I have been attending language school now for four days, four hours a day. There are just three of us in the class and the pace is breath-taking at my age–truly grueling. The 20 year old Swiss student seems to be having no problem, but the 40ish year old and I are whirling, although he knows a lot more Spanish that I. But I observed something strange on the first day of class. We were rapidly being quizzed and I noticed that our teacher was giving us cues. It was subconscious at first, but it made its way into my conscious. When we were on the right track, she would make a clucking noise, kind of like a clicking sound by rolling her tongue against the roof of her mouth. If this were say a phone conversation or e-mail, I would have missed this whole system of clicks and kind of kissing sounds and tisk tisk sounds that indicated we were correct, wrong or we were ready to move on. Lots of claps were interspersed with the clucks when she was particularly pleased and had to show us something new. Another student told me at dinner tonight that she just realized her teacher makes strange clucking noises, too.
I thought these odd clucks, clicks and tisk tisk noises may have been peculiar to my teacher, but then I started noticing many Ticos communicating this way. At dinner last night at an open air soda as the cafes on the beach are called, I watched an older woman, the wife and mother and owner of the restaurant watching a Mexican soap opera on the flat screen TV above the bar. (Don’t get the wrong idea. The restaurant had a dirt floor, was about 95 degrees, the family’s living room was next to my table outside under a tin roof, and there was a constant flow of her sons bringing in surfboards from their apparent daytime surf lesson business.) Anyway, the mother was making the same clucking noises when her husband would say something to her or she had something to say about her sons.

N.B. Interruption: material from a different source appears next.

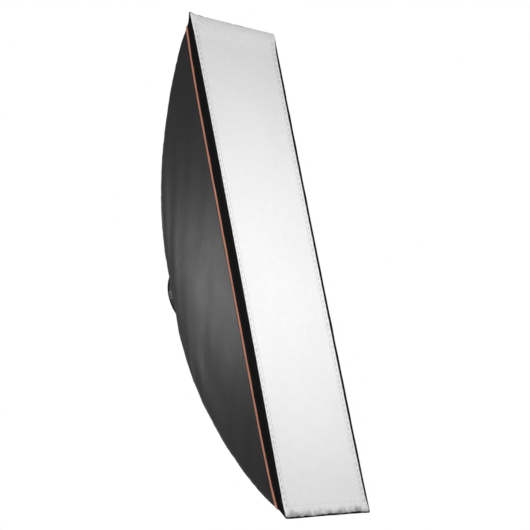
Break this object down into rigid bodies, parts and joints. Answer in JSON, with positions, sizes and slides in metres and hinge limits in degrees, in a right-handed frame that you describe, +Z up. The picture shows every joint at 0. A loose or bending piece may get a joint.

The four sons, all in their twenties had their own system of sounds. I had heard these sounds on the beach during football games (soccer) and volleyball. It is a kind of high-pitched yodeling that reminds me of wild animals trying to attract mates. With all due respect to Ticos, I’m sure all young men around the world have their own version of weird sounds for this purpose. But as the guys walked in with surfboards on their heads in their bathing suits one after another and walked by my table, they all yodeled. After placing the surfboard on the rack, they’d walk past my table again, this time dancing and singing some song, swaying their hips. I found it quite humorous and it was definitely a form of communication that could not have been expressed via e-mail. I received a few, “Lo siento’s” and “Disculpeme’s” so the yodeling, singing and dancing was clearly a nice little show.
I also like watching Ticos order from Ticas at restaurants. More often than not, the order is followed by a wink and a kissing sound from the Tico, followed by an eye roll from the Tica.
All of this gets me to one of my favorite topics: e-mail communication. Personally, I think it should be used to write basic information such as who, what, when and where to meet. Important information that has an emotional content especially needs to be communicated in person, or on the phone at least. The reason is all that is lost in the communication from words alone. There is too much room for misinterpretation. My teacher’s clucks and clicks and claps said a lot more than, “You’re answer is incorrect.” Her cluck said I was on the right track which probably would have made me answer differently and even if I didn’t, her click would have said it was okay.
I’ve had minor problems turn into major setbacks because of e-mail misinterpretations. I actually feel so strongly about it, I will not engage in e-mail communication concerning sensitive emotional issues such as where an apology is due absent some reason the person cannot pick up the phone or meet. It’s cowardly to just spill your guts in an e-mail and not see the other person’s face or allow an exchange of information. It is a one-way street into the cloud. You do not even know if the person ever received your e-mail. And if they did, you do not see their reaction to it.
So here I am learning a new language, but realizing it is more than the words. So I may not get the preterite and imperfect correct all the time. I do understand my teacher’s clucking and clicking, the non-verbal communication that is not in the written materials she handed out. I also know the surfers were saying a lot more to me about themselves than “sorry” and “excuse me.” And in my opinion, saying anything in an e-mail that will evoke an emotional response is just a cop out. Better to call me up and cluck.